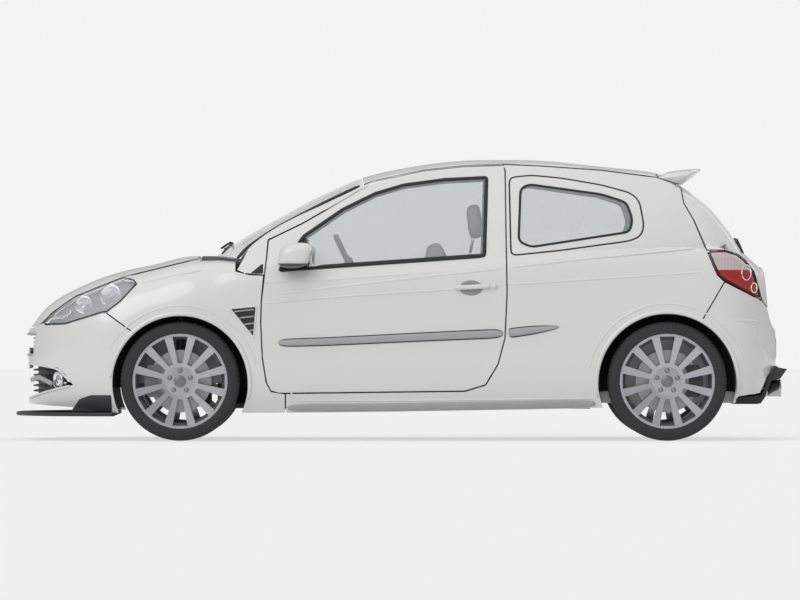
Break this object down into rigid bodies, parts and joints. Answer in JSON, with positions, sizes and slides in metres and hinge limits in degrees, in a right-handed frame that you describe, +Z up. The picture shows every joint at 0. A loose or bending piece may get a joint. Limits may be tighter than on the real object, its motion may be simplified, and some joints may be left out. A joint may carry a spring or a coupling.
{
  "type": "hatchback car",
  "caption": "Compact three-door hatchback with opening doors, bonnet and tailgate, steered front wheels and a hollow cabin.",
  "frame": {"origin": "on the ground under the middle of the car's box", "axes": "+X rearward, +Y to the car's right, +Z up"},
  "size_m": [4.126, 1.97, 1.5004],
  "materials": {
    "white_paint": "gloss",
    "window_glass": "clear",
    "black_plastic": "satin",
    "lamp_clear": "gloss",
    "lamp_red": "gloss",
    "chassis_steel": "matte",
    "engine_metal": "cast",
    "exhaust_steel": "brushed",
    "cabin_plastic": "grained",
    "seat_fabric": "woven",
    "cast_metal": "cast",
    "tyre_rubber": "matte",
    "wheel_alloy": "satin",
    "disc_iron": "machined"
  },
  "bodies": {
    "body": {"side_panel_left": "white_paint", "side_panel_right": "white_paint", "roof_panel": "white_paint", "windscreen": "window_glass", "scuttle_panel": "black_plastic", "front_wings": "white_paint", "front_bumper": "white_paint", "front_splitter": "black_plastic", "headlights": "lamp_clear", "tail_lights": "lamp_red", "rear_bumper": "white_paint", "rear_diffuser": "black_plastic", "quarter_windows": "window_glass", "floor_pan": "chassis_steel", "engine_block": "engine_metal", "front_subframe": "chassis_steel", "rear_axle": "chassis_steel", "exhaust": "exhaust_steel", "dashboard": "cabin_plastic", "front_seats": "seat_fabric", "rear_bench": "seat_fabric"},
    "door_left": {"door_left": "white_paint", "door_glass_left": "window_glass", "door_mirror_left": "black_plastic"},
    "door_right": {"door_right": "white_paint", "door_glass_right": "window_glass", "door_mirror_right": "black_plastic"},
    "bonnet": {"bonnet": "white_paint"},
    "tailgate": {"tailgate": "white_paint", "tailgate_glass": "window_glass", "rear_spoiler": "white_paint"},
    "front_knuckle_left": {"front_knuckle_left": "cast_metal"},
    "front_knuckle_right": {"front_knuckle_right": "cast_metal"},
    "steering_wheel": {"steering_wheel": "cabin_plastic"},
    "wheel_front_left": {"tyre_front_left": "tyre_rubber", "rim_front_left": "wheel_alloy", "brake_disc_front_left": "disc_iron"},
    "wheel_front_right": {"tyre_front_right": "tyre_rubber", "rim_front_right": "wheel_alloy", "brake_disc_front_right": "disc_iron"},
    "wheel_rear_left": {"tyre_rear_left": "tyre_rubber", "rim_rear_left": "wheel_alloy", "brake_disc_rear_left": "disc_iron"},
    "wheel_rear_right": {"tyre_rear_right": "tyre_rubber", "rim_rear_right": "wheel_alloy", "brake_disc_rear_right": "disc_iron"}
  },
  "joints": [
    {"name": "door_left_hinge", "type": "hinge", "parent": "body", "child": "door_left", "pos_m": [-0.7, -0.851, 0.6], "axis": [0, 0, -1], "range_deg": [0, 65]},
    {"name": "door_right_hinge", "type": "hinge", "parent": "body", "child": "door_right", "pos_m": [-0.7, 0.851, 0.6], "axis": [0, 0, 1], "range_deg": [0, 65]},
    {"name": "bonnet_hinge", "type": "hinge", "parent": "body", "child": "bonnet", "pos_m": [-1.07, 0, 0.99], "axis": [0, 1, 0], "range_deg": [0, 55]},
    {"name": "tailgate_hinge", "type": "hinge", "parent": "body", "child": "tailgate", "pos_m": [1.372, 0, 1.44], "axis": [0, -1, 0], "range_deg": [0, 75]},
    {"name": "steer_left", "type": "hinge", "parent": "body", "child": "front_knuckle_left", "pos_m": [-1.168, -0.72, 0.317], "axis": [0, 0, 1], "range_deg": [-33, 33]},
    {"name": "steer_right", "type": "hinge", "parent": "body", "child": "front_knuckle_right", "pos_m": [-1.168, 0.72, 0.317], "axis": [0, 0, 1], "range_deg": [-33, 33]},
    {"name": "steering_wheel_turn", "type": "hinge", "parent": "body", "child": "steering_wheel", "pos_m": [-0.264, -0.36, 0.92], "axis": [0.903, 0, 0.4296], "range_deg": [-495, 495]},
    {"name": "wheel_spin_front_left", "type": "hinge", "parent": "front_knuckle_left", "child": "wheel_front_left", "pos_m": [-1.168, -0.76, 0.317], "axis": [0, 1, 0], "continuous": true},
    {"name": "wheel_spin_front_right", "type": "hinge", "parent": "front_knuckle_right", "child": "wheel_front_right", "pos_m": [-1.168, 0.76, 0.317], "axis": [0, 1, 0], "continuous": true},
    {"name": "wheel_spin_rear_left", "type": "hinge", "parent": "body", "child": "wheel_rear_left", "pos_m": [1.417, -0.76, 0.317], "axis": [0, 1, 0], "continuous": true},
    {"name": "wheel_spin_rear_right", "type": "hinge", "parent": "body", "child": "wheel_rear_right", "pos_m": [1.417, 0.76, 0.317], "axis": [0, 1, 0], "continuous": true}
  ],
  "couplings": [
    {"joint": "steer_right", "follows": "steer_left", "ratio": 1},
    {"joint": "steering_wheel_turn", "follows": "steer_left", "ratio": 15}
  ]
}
#####
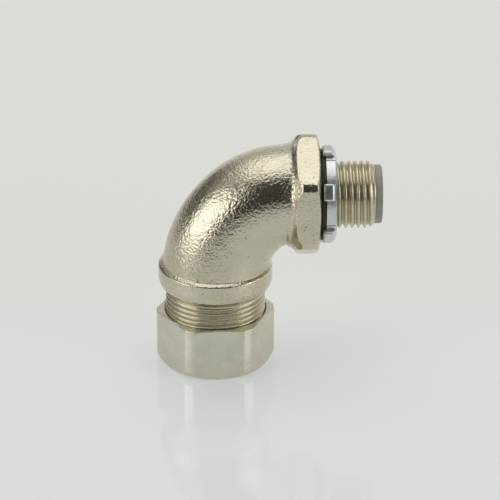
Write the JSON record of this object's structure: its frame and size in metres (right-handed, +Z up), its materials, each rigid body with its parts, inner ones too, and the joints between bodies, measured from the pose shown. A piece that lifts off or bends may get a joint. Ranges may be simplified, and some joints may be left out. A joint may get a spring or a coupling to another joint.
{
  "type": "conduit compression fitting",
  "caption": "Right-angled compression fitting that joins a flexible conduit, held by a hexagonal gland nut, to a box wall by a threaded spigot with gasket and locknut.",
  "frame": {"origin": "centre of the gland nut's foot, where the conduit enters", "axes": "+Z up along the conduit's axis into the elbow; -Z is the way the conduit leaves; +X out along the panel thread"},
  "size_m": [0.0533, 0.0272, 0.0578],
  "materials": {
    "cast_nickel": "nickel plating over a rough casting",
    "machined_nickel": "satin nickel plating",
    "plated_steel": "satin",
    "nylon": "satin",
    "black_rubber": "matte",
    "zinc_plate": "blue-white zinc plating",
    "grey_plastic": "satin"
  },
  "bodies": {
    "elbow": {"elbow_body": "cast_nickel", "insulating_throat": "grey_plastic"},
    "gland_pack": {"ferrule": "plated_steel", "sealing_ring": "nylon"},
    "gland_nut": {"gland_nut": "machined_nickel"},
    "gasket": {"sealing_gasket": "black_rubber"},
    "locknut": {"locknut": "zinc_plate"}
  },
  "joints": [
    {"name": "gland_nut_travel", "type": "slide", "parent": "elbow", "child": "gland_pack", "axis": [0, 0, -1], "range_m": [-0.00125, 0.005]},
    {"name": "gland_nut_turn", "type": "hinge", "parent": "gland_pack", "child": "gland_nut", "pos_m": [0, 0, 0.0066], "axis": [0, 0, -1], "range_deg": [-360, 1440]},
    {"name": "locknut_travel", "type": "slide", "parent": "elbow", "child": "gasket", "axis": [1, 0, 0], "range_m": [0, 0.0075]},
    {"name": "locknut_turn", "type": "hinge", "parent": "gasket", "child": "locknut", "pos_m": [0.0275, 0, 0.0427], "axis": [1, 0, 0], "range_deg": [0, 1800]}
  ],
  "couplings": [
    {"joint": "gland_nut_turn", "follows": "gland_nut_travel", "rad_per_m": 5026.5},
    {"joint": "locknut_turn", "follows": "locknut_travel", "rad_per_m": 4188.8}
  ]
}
#####
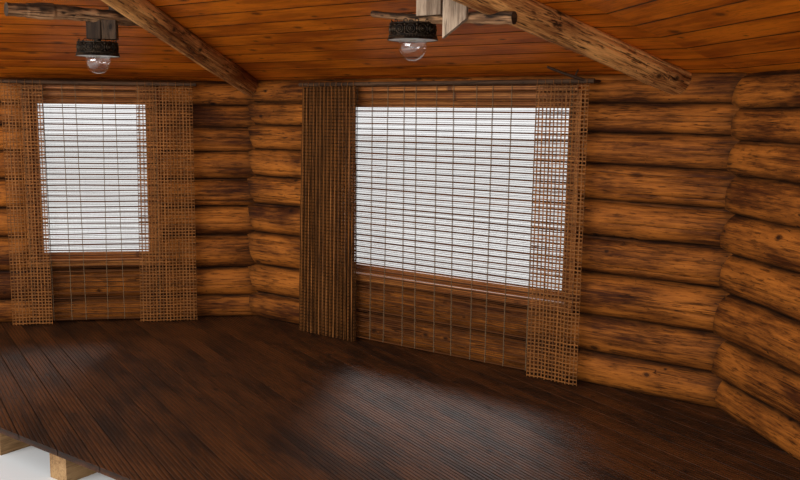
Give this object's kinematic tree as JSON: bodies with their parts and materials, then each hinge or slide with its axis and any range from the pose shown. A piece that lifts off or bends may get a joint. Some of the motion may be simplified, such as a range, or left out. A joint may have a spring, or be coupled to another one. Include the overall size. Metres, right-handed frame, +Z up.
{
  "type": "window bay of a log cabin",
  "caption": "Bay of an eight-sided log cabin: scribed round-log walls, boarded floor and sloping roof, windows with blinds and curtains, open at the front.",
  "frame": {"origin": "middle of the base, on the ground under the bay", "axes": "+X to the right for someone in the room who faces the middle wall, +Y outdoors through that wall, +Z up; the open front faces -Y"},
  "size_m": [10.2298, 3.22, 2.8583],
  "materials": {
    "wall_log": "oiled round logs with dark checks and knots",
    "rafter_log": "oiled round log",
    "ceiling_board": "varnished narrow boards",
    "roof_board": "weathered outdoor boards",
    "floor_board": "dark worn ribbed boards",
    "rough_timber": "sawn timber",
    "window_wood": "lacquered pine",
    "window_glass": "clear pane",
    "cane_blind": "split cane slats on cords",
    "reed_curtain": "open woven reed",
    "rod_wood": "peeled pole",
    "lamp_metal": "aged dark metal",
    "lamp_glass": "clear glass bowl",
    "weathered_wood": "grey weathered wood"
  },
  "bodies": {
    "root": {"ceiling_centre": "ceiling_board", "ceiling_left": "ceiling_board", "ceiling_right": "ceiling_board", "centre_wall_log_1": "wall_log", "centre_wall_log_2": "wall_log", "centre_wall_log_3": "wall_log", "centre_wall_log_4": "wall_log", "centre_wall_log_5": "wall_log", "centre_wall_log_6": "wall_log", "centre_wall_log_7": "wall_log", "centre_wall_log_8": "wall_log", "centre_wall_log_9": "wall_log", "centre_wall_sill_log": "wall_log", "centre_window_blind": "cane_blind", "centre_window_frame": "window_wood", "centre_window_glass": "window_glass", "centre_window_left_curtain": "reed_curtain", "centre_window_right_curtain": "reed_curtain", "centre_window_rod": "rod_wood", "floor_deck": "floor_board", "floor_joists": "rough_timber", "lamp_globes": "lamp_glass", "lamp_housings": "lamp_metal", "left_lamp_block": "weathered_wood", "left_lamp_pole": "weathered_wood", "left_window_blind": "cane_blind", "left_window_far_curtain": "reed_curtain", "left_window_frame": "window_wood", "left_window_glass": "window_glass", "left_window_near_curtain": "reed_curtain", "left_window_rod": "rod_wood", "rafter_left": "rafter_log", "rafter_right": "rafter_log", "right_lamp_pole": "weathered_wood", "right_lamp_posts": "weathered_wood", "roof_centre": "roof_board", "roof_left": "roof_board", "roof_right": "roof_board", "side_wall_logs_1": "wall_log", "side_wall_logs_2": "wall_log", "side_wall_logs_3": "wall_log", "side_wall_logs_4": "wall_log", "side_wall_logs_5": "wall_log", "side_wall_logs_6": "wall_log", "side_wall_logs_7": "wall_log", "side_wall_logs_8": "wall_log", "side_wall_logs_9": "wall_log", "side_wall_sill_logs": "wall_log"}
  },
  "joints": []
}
#####
#### [TASK STATEMENT]
Say how many lines in the records hold "pose", with the number as the whole reply.

#### [RESPONSE TO THIS EXERCISE]
2